I’ve loved, studied and drawn dinosaurs since high school, and while many people know this, I suspect few know exactly where this love came from. Granted, I’m not entirely sure I can tell you either since love likely doesn’t have an easily traceable origin, however, I can provide some context for my interest in them. Most people assume that I simply never let go a childhood admiration for dinosaurs, and I doubt I ever relinquished this love completely, but it had significantly waned in my adolescence, replaced by an intense interest in comparative anatomy. That itself began a few years earlier when I started copying drawings out of a human anatomy textbook. I enjoyed gaining a clearer understanding of the underlying structures I had been trying to draw in the various comic book characters I was creating. After making these drawings with a sort of blinders on where all I did was copy these drawings completely uncritically, I began to notice all the analogs in other animals, whether it was a household pet, a wild animal I’d come into contact with, a museum mount or roadkill that I’d encounter on my walk home from school. I was fascinated by all of it and I began studying and drawing these subjects.

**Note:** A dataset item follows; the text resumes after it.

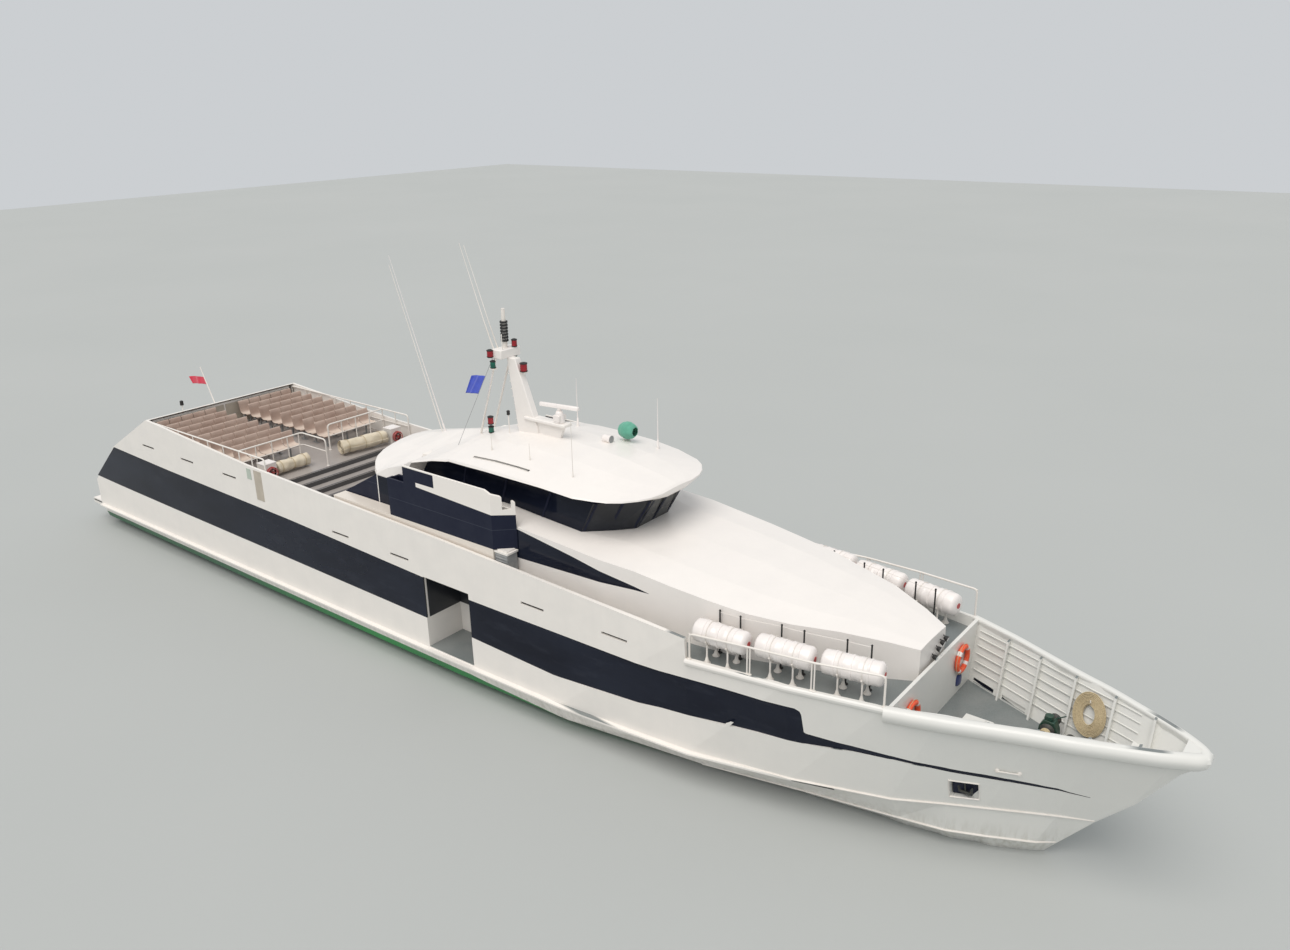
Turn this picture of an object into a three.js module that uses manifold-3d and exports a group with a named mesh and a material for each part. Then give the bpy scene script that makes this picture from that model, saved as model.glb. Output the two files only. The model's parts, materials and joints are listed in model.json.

When I then watched Jurassic Park, I was completely blown away. Not because of the by-the-numbers hubris narrative or the silly characters, but because of the dinosaurs. They had been so vividly created by ILM, they seemed absolutely life-like. I had the same sort of comparative anatomy experience I’d had with other extant fauna so recently. They ignited my imagination where everything familiar about anatomy became shocking, alien and monstrous and yet still retained the same beauty I’d come to admire.
After so many years of devoting myself to dinosaurs, I wanted to revisit those first moments of pleasure of drawing the human skull. It was the skull that I found most compelling to draw, and I found myself doodling it more and more often. Looking over what I had published in the last 10 years, I realized it was time to make a 3D model of a human skull.